Reminds me of something…

The bill [PDF] is short and sweet — somewhat of a surprise considering it was crafted by public servants who often seem to believe they’re being paid by the word.

You know what was also short and sweet and accomplished a lot of good? §230 of the Communications Decency Act. Hopefully, this does similar great things like the legislation written by now-Senator Ron Wyden (D) and former SEC Chairman Christopher Cox (R).

aerinai (profile) says:

But it messes with their bottom line!

Staying connected to their loved ones can help a person transition back into society easier, there are benefits and studies that support this view. But if we start letting them actually have friends and family that aren’t incarcerated, they might not come back to prison! And then how is Securus and these private prisons supposed to make their money! How dare you give them free phone calls! Think of the capitalism!

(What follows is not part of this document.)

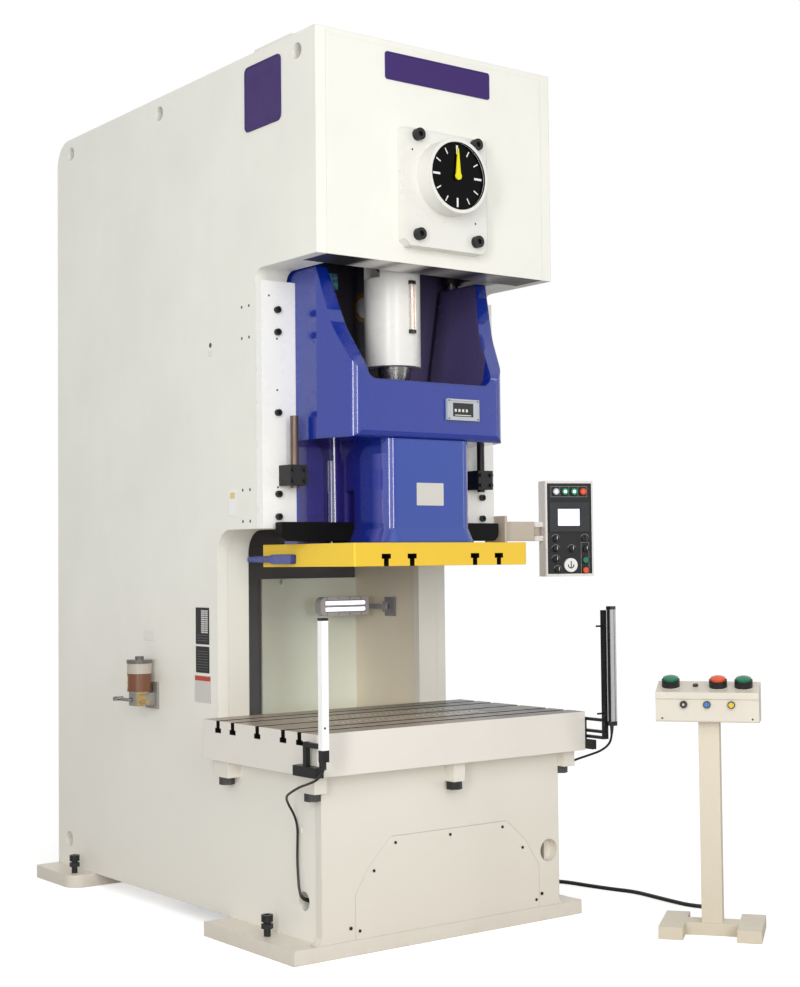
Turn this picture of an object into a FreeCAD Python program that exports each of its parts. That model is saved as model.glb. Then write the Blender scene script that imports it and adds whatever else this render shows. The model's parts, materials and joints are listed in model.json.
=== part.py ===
import FreeCAD, Part
import os
import math

# Mechanical stamping press, C-frame, single crank, about 250 tons.
# X to the right of the operator's view, Y from the operator into the press, Z up.
# Origin: on the floor, on the centre plane, in the front face of the bed. Millimetres.

# ---- frame ----
frame_w = 1240.0
frame_d = 2331.0
side_t = 50.0
foot_t = 60.0
head_top = 3671.0
head_h = 908.0
window_h = 1079.0
head_low = head_top - head_h
top_t = 25.0
back_r = 120.0
throat_y = 455.0
throat_top_z = head_low - window_h
throat_back_y = 771.0
throat_r = 100.0
fillet_r = 50.0
bed_top = 721.0
flange_w = 155.0
flange_t = 40.0
inner_t = 25.0
inner_rear_y = 1860.0
bed_front_t = 40.0
bed_plate_t = 50.0
rear_wall_y = 1287.0
rear_wall_t = 30.0
head_plate_t = 40.0
head_wall_y = 135.0
head_wall_t = 40.0
lift_hole_r = 32.5
tow_hole_r = 37.5
foot_half = 750.0
front_foot_d = 680.0
rear_foot_y = frame_d - 401.0
foot_fillet = 32.0
cover_t = 6.0
cover_gap = 1.0

# ---- centre of the die space, crank axis and stroke ----
die_y = 335.0
crank_z = head_top - 548.0
throw = 100.0
fit = 0.05
seat_gap = 0.3

# ---- bolster ----
bolster_w = 1400.0
bolster_d = 852.0
bolster_t = 166.0
bolster_slots = (-306.0, -190.0, 0.0, 190.0, 306.0)
slot_neck = 28.0
slot_head = 48.0
slot_head_h = 20.0
slot_depth = 50.0

# ---- slide ----
plate_half = 454.0
plate_y0 = -5.0
plate_y1 = 675.0
plate_z = throat_top_z - 159.0
plate_t = 95.0
plate_slots = (-297.0, -166.0, 166.0, 297.0)
stem_w = 24.0
stem_head = 46.0
box_half = 393.0
box_y = 69.0
box_z = plate_z + 525.0
box_under_r = 28.0
lip_z = plate_z + 766.0
wing_z = plate_z + 1241.0
wing_y = 252.0
pocket_half = 320.0
pocket_top_half = 398.0
pocket_r = 45.0
pocket_floor = plate_z + 736.0
slide_back_y = 500.0
front_wall = 51.0
cheek_y = 250.0
guide_y = 402.0
guide_in = 314.0
guide_r = 75.0
recess_y = 455.0
recess_r = 45.0
column_half = 222.0
column_y = 75.0
column_r = 50.0
flare_out = 25.0
flare_h = 60.0

# ---- connection between crank and slide ----
barrel_r = 121.0
barrel_z = pocket_floor + 114.0
wrist_z = crank_z - 263.0
wrist_r = 30.0
eye_r = 60.0
rod_t = 100.0
fork_gap = 5.0
screw_r = 62.0
screw_low = box_z - 90.0
screw_bore_z = screw_low - 60.0
collar_r_top = 82.0

# ---- crankshaft ----
journal_r = 90.0
pin_r = 95.0
web_r = 112.0
web_t = 55.0
big_end_r = 150.0
bush_r = 112.0

# ---- bearing walls ----
crank_wall_y = 540.0
crank_wall_t = 50.0
drive_wall_y = 1640.0
drive_wall_t = 50.0

# ---- gears ----
module = 10.0
gear_teeth = 76
pinion_teeth = 16
gear_y = 645.0
gear_w = 115.0
shaft_r = 45.0

# ---- flywheel drive ----
fly_r = 430.0
fly_y = 1900.0
fly_w = 170.0
drum_r = 180.0
motor_plate_z = 1300.0
motor_z = motor_plate_z + 200.0
motor_r = 150.0
pulley_r = 95.0
belt_w = 17.0
belt_count = 4
belt_pitch = 24.0

# ---- knock-out ----
ko_half = 580.0
ko_y = 326.0
ko_t = 50.0
ko_z = plate_z + plate_t + 11.0
ko_h = 79.0
ko_travel = 125.0
ko_rod_x = 500.0
ko_rod_y = ko_y + ko_t / 2.0
ko_rod_r = 17.0
ko_rod_z = ko_z + 219.0
ko_rod_len = 299.0

# ---- gibs ----
gib_x = 455.0
gib_z0 = throat_top_z
gib_z1 = head_low - 51.0
gib_t = 50.0

V = FreeCAD.Vector
X = V(1, 0, 0)
Y = V(0, 1, 0)
Z = V(0, 0, 1)
half_w = frame_w / 2.0
plate_x = half_w - side_t
flange_x = half_w - flange_w


def box(x0, x1, y0, y1, z0, z1):
    return Part.makeBox(x1 - x0, y1 - y0, z1 - z0, V(x0, y0, z0))


def cyl(r, h, at, axis):
    return Part.makeCylinder(r, h, V(*at), axis)


def ring(r_out, r_in, h, at, axis):
    return cyl(r_out, h, at, axis).cut(cyl(r_in, h, at, axis))


def to_space(plane, u, v, w):
    if plane == "yz":
        return V(w, u, v)
    if plane == "xz":
        return V(u, w, v)
    return V(u, v, w)


def wire(corners, plane, w):
    """Closed outline; each corner is (u, v) or (u, v, radius of a tangent arc)."""
    n = len(corners)
    cuts = []
    for i in range(n):
        p = corners[i]
        a = corners[i - 1]
        b = corners[(i + 1) % n]
        r = p[2] if len(p) > 2 else 0.0
        if r <= 0.0:
            cuts.append((p[:2], None, p[:2]))
            continue
        da = math.hypot(a[0] - p[0], a[1] - p[1])
        db = math.hypot(b[0] - p[0], b[1] - p[1])
        ua = ((a[0] - p[0]) / da, (a[1] - p[1]) / da)
        ub = ((b[0] - p[0]) / db, (b[1] - p[1]) / db)
        half = math.acos(ua[0] * ub[0] + ua[1] * ub[1]) / 2.0
        t = r / math.tan(half)
        mx = ua[0] + ub[0]
        my = ua[1] + ub[1]
        m = math.hypot(mx, my)
        c = (p[0] + mx / m * r / math.sin(half), p[1] + my / m * r / math.sin(half))
        mid = (c[0] - mx / m * r, c[1] - my / m * r)
        cuts.append(((p[0] + ua[0] * t, p[1] + ua[1] * t), mid, (p[0] + ub[0] * t, p[1] + ub[1] * t)))
    edges = []
    for i in range(n):
        s, mid, e = cuts[i]
        nxt = cuts[(i + 1) % n][0]
        if mid is not None:
            arc = Part.Arc(to_space(plane, s[0], s[1], w), to_space(plane, mid[0], mid[1], w),
                           to_space(plane, e[0], e[1], w))
            edges.append(arc.toShape())
        if math.hypot(e[0] - nxt[0], e[1] - nxt[1]) > 1e-6:
            line = Part.LineSegment(to_space(plane, e[0], e[1], w), to_space(plane, nxt[0], nxt[1], w))
            edges.append(line.toShape())
    return Part.Wire(edges)


def prism(corners, plane, w0, w1):
    face = Part.Face(wire(corners, plane, w0))
    return face.extrude(to_space(plane, 0.0, 0.0, 1.0) * (w1 - w0))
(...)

This comment has been deemed insightful by the community.
That One Guy (profile) says:

All the wrong reasons

I think it’s fairly safe to say that anyone objecting to this will be doing so for only the wrong reasons, with the only question being what particular reason they’re using.

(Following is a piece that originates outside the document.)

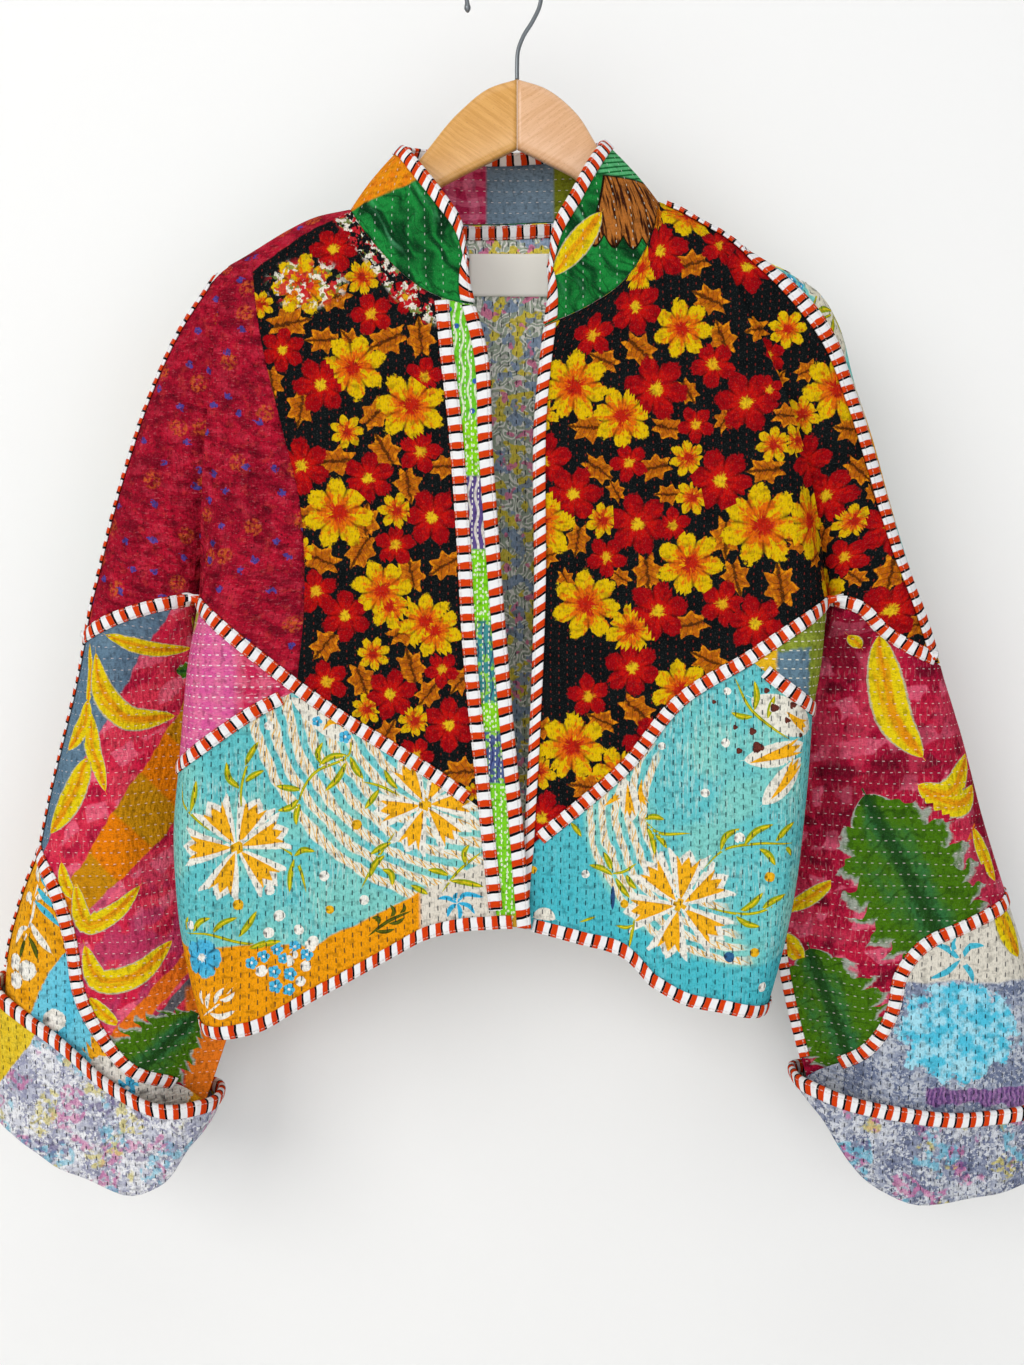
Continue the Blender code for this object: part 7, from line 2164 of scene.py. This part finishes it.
wall_paint = plain("white_wall_paint", "#f3f3f2", 0.8)
floor_paint = plain("pale_floor", "#e6e4e0", 0.8)
plane("backdrop", [(-ROOM_REACH, WALL_Y, FLOOR_LEVEL), (ROOM_REACH, WALL_Y, FLOOR_LEVEL),
                   (ROOM_REACH, WALL_Y, ROOM_TOP), (-ROOM_REACH, WALL_Y, ROOM_TOP)], wall_paint)
plane("floor", [(-ROOM_REACH, -ROOM_REACH, FLOOR_LEVEL), (ROOM_REACH, -ROOM_REACH, FLOOR_LEVEL),
                (ROOM_REACH, WALL_Y, FLOOR_LEVEL), (-ROOM_REACH, WALL_Y, FLOOR_LEVEL)], floor_paint)


def area_light(name, place, aim, size, power, tint):
    """A soft rectangular light turned towards its aim."""
    lamp = bpy.data.lights.new(name, "AREA")
    lamp.shape = "RECTANGLE"
    lamp.size, lamp.size_y = size
    lamp.energy = power
    lamp.color = tint
    made = bpy.data.objects.new(name, lamp)
    made.location = place
    direction = Vector(aim) - Vector(place)
    made.rotation_euler = direction.to_track_quat("-Z", "Y").to_euler()
    bpy.context.scene.collection.objects.link(made)


# Columns name, place, aim, size, power and tint
for row in (
        ("window_light", (-2.2, -3.0, 0.6), (0.0, 0.0, -0.5), (2.6, 2.6), 74.0, (1.0, 0.99, 0.97)),
        ("fill_light", (2.4, -2.8, -0.3), (0.0, 0.0, -0.5), (2.6, 2.6), 19.5, (0.96, 0.98, 1.0)),
        ("front_light", (0.1, -2.4, 0.1), (0.0, 0.0, -0.3), (1.0, 1.0), 8.5, (1.0, 1.0, 1.0)),
        ("low_light", (0.0, -2.6, -1.6), (0.0, 0.0, -0.8), (3.0, 1.0), 11.0, (1.0, 1.0, 1.0)),
        ("top_light", (0.2, -1.4, 1.9), (0.0, 0.0, -0.4), (2.4, 1.2), 12.5, (1.0, 1.0, 1.0))):
    area_light(*row)

scene = bpy.context.scene
world = bpy.data.worlds.new("studio")
world.use_nodes = True
background = world.node_tree.nodes["Background"]
background.inputs["Color"].default_value = WORLD_COLOUR
background.inputs["Strength"].default_value = WORLD_STRENGTH
scene.world = world
scene.view_settings.view_transform = "Standard"

camera = bpy.data.cameras.new("camera")
camera.lens = CAMERA_LENS
camera.sensor_width = CAMERA_SENSOR
camera.dof.use_dof = False
viewer = bpy.data.objects.new("camera", camera)
viewer.location = CAMERA_PLACE
viewer.rotation_euler = (math.radians(90.0 - CAMERA_DOWN), 0.0, 0.0)
scene.collection.objects.link(viewer)
scene.camera = viewer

Will it be anger that they’ll no longer be able to profit off of a quite literal captive customer-base?

Being upset that kickbacks from the main company will no longer be flowing to them?

Or perhaps they’ll just be vexxed that prisoners are being shown the tiniest sliver of empathy and humanity by being allowed to talk to friends and family without having to pay an extortionists to do so?

This is absolutely a good move and one I dearly hope passes and is taken up in as many other states as possible, but the fact that it even needed to be spelled out that yes, extortion is bad even if the victim is a prisoner is a pretty damning indictment on the legal system and the public’s views towards convicts.

This comment has been deemed insightful by the community.
Upstream (profile) says:

Prisons — for better or worse — are a public service.

This is what they should be, a public service to keep dangerous people from being able to further harm the rest of society. But to the law enforcement / prison / industrial complex they are a foundational block of the profit pyramid.

We should really try to emulate this.

But with the huge profit margins and the political power of the cops receiving the kickbacks driving significant resistance to simply elimating phone call extortion, don’t expect foundational change anytime soon.